Alternately, if more concerned with close up if what you already got good enough for walk-around, landscape and portraits, and I don't see extra zoom being big advantage; then I would forgo that, at least fr now, to put investment into more dedicated close up kit. And with good manual focus 50mm primes available for under £50, and extension tubes or bellows not adding much to that; it would leave a lot in the pot to put towards such other necessities as a decent tri-pod, ring-flash, or other artificial lighting, props or sets for the genre.. and likely STILL leave a hefty start towards a better general purpose lens for landscape/portraits, or if you feel you really need it 'more zoom' from something with more reach... in fact; even there, if you made the compromise to forgo Auto-Focus, you could probably buy something 'prime' in the 135-300mm range, maybe even a couple! All within budget, and probably with better potential Q for the cost, and amount of actual 'use' they would likely get.

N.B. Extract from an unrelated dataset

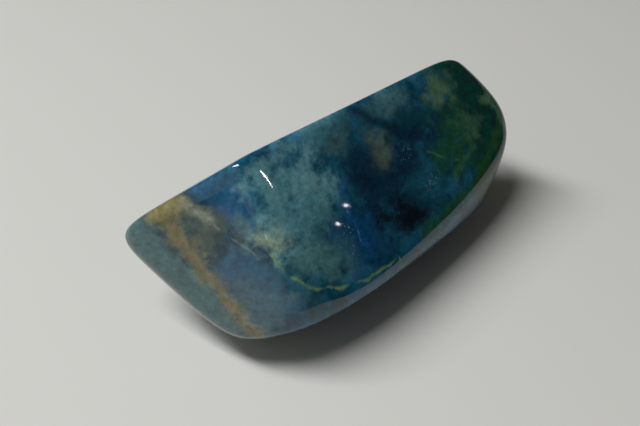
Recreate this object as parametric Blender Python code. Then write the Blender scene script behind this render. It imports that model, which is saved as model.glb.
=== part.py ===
"""A tumbled nugget of blue-green jadeite, lying on the small flat worn under it.

The stone is one solid, a rounded three-sided bar. Its long axis runs along +X, its broad
polished face looks to -Y and up, and its tight ridge runs along the top. The left end (-X)
is undercut, so that it stands clear of the surface below.

The form is what tumbling leaves of a block: every side is a worn flat, and where flats meet
the edge is rounded over. Each flat is named below with the way it faces and how far it lies
from the stone's middle. The origin is at the middle of the bounding box, on the underside.
"""

from typing import NamedTuple

import bmesh
import bpy
import numpy as np
from mathutils import Matrix

MM = 0.001


class WornFlat(NamedTuple):
    """A worn side: its heading about +Z from +X and its rise above level, in degrees,
    and its distance from the stone's middle, in mm."""

    heading: float
    rise: float
    reach: float


class WornHollow(NamedTuple):
    """A shallow dip in a side, at a heading and a rise in degrees as seen from the middle,
    with its radius and its depth in mm."""

    heading: float
    rise: float
    radius: float
    depth: float


FLATS = {
    "polished face": WornFlat(-81.5, 35.5, 8.8),
    "left face": WornFlat(-142.5, 19, 18.8),
    "left shoulder": WornFlat(-99, 19.5, 13.3),
    "left cheek": WornFlat(-143, -4, 27.0),
    "left undercut": WornFlat(176.5, -30.5, 24.7),
    "left tip": WornFlat(129, 18, 30.2),
    "left underside": WornFlat(180, -58, 21.5),
    "front left strip": WornFlat(-95.5, -15, 17.9),
    "front strip": WornFlat(-80, -3.5, 14.1),
    "front right strip": WornFlat(-69.5, -6.5, 17.8),
    "right cheek": WornFlat(-60, 0, 27.5),
    "right end": WornFlat(-14.5, 40, 29.1),
    "right nose": WornFlat(17, 8.5, 36.4),
    "right underside": WornFlat(5, -35, 28.0),
    "belly": WornFlat(-87.5, -47, 13.7),
    "right belly": WornFlat(-76.5, -26.5, 19.0),
    "left belly": WornFlat(-103.5, -51, 15.2),
    "low corner": WornFlat(-139, -45.5, 21.9),
    "underside": WornFlat(0, -90, 15.4),
    "back": WornFlat(89.5, 42.5, 11.5),
    "left back": WornFlat(102, 10, 17.8),
    "right back": WornFlat(57, 12.5, 23.3),
    "lower back": WornFlat(88, -6, 14.2),
    "back underside": WornFlat(95, -46, 14.8),
}
HOLLOWS = {
    "old chip in the back, worn smooth": WornHollow(72, 20, 8.0, 0.9),
    "dip beside it": WornHollow(128, 8, 6.5, 0.6),
}
MIDDLE_HEIGHT = 15.0  # mm from the resting flat up to the stone's middle
EDGE_TIGHTNESS = 18  # higher leaves less rounding where two flats meet
GRID_CUTS = 60  # quads along each side of the starting block
BLOCK_STRETCH = (2.2, 1.0, 1.0)  # the block's proportions, which space the quads evenly
RIDGE_LEAN = 4.6  # degrees that the ridge lies back of straight up, as seen from the middle
KEPT_FACES = 0.19  # share of the fine mesh's triangles kept, most of them on the edges
SAME_POINT = 1e-7  # metres

STONE_COLOUR = (0.030, 0.095, 0.130, 1.0)
STONE_ROUGHNESS = 0.12
STONE_METALLIC = 0.0


def clear_scene():
    for obj in list(bpy.data.objects):
        bpy.data.objects.remove(obj, do_unlink=True)


def facing(heading, rise):
    """The unit vector of a heading and a rise in degrees."""
    turn, lift = np.radians(heading), np.radians(rise)
    level = np.cos(lift)
    return np.array([level * np.cos(turn), level * np.sin(turn), np.sin(lift)])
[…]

Plenty of great legacy lenses about, and on a Nikon body, plenty of them don't even need an adapter. But, accept that compromise, and splurge maybe £20 on an infinity corrected adapter mount, and you could fit some cracking legacy lenses that cost absolute peanuts relatively.
If it were me, I already have an M42 adapter, and occasionally mount the screw-fit rimes from my old Sigma MK1. I have a fantastic Ziess 50, which would do very very nicly on bellows for close up, and is worth perhaps £20 on e-bay! I have a Prinz 300, which as a 'cheap' budget brand of its own era s much maligned, still manages to out-perform kit lenses of that focal length on widgetal, thanks to the crop factor bonus, only taking image from the sweet-center of the mage circle, as well as being a rigid, uncompromising and 'simple' construction... its more faff than an automatic AF lens, but begs more thought to use, and that too can aid results demanding greater forethought and diligence... but those are compromises I choose to make...
Which s the point. A long range super-zoom, is dictating the compromises you MAY make, before you even begin, just for the convenience of a one-size-fits all lens, that ever has to be taken off, defeating buying an interchangeable lens SLR to start with!
Have spent about five years and best part of a couple of grand to get the same effective range of focal length for digital as I enjoyed for film cameras.... most of it at the wide-side, I will say. the kit 18-55 remains however my most used lens, pretty much as the 28-80 did on my 35mm film camera. Not having more zoom is no great handicap; swapping a lens is no great burden; lugging one or two about might be, but as the 29mm on the Sigma suggests, no huge impediment not having it with me at all, and even just the moderate zoom range of an 18-55 is probably more than enough a lot of the time.
End of the day its your money.... but, I would thnk long ad hard about your actual needs, aspirations and objectives here, and just how much you would get from a longer range super-zoom, for the money, and how many extra compromises you would be buying yourself for that small convenience. There are many ways to skin a cat, as they say, and splitting the variables, tailoring the compromise to the job on hand, exploiting the interchangeable lens mount, and looking at other possible solutions, like legacy lenses, bellows or extension tubes, I really do think you could get so much 'more' of what is actually likely to aid you dong what you suggest, for your money.